GIVEN TASK
Extract the first line through the line containing "marks: The marks so far." from the listing below, exactly as written.

§ §

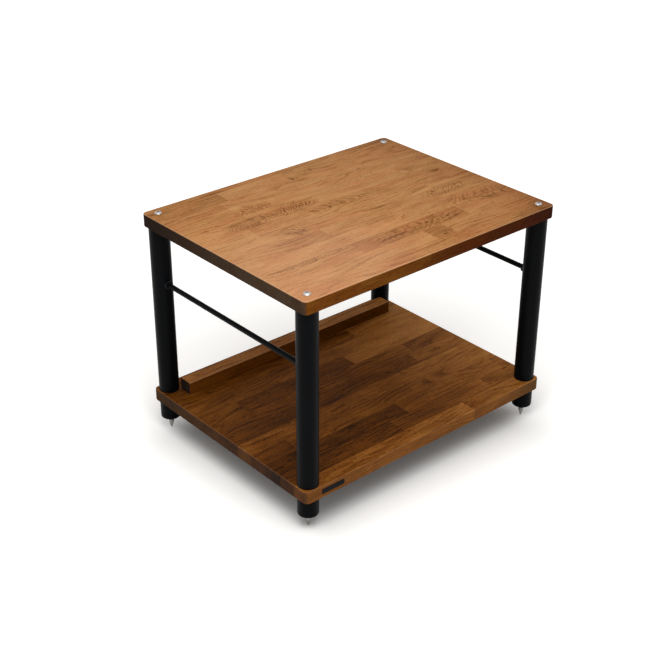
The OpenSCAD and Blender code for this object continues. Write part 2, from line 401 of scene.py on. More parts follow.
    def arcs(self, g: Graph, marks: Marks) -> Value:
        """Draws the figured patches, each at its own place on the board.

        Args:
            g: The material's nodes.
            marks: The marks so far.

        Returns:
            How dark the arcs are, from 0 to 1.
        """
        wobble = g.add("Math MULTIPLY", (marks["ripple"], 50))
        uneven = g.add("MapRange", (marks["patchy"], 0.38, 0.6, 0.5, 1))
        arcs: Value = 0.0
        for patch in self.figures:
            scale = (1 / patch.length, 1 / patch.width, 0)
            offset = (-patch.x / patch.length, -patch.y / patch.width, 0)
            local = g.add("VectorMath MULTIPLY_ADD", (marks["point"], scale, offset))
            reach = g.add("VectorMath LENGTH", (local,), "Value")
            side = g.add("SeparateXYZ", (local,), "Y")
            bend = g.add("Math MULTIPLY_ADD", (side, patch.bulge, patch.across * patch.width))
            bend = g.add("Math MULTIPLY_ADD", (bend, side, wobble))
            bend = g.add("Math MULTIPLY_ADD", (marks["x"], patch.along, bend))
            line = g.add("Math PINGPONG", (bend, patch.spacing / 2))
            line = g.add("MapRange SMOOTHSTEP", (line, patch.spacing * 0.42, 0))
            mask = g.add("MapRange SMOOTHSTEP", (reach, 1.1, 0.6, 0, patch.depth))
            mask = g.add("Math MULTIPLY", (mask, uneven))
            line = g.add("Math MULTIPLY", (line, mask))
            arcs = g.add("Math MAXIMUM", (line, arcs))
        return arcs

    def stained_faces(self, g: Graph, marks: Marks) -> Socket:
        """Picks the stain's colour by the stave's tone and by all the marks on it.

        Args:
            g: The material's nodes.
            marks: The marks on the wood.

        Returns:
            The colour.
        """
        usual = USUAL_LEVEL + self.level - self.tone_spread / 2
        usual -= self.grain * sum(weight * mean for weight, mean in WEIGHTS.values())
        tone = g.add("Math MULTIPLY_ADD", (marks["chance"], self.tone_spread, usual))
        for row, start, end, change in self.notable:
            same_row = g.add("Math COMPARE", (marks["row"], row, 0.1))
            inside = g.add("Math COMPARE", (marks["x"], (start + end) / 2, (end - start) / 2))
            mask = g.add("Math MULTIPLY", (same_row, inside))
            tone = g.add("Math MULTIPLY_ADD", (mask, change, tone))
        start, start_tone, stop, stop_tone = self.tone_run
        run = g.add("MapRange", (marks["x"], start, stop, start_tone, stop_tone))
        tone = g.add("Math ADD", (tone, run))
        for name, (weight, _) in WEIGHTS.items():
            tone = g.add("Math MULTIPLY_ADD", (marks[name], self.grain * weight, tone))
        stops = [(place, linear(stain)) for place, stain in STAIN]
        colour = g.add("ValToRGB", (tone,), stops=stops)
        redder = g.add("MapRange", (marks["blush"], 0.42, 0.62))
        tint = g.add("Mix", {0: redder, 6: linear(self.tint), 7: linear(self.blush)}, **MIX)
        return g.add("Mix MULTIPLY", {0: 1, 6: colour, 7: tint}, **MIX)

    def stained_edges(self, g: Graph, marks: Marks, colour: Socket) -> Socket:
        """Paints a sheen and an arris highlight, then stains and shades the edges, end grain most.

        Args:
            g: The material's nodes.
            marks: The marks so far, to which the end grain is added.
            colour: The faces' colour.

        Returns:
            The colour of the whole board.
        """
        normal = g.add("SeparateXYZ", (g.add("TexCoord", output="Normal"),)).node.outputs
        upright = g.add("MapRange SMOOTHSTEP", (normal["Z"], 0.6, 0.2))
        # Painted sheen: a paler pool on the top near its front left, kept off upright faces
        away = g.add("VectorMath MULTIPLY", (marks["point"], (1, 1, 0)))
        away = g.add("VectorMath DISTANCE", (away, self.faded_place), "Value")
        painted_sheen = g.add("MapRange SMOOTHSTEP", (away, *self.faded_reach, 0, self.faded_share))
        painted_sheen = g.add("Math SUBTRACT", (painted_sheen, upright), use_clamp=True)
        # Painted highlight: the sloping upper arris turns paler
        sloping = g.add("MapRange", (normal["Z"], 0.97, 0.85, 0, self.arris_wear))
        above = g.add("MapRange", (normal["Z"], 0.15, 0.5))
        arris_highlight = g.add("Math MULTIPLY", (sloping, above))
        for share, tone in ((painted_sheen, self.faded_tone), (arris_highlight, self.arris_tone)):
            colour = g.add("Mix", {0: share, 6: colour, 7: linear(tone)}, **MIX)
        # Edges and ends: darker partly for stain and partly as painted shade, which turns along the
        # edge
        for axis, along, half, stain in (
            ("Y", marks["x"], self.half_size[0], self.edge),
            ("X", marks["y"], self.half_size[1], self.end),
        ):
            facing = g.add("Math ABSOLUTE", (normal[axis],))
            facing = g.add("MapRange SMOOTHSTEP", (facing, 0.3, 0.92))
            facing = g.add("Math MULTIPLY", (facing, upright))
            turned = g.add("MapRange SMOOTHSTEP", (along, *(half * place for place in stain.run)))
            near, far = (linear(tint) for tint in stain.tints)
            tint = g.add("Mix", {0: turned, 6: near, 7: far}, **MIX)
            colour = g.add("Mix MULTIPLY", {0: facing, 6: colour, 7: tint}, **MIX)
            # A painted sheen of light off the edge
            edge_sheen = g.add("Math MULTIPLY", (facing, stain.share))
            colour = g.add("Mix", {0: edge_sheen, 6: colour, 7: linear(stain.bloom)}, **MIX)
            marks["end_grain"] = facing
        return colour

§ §

ANSWER TO THE TASK
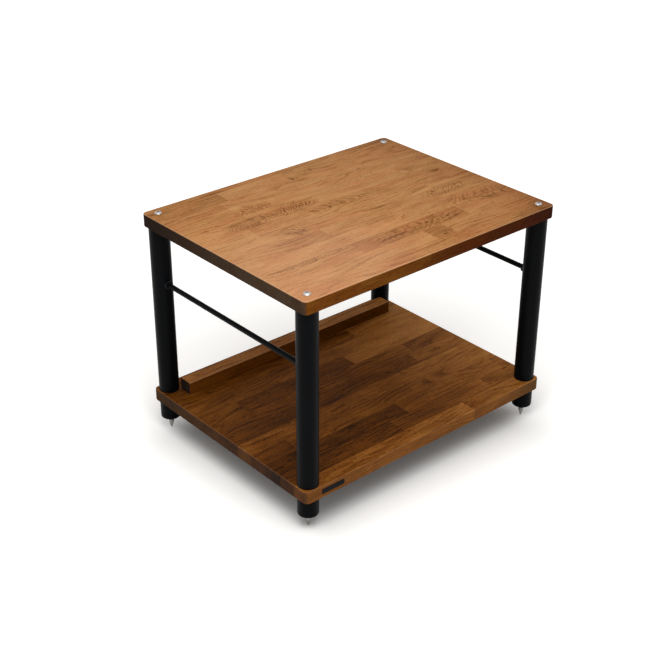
The OpenSCAD and Blender code for this object continues. Write part 2, from line 401 of scene.py on. More parts follow.
    def arcs(self, g: Graph, marks: Marks) -> Value:
        """Draws the figured patches, each at its own place on the board.

        Args:
            g: The material's nodes.
            marks: The marks so far.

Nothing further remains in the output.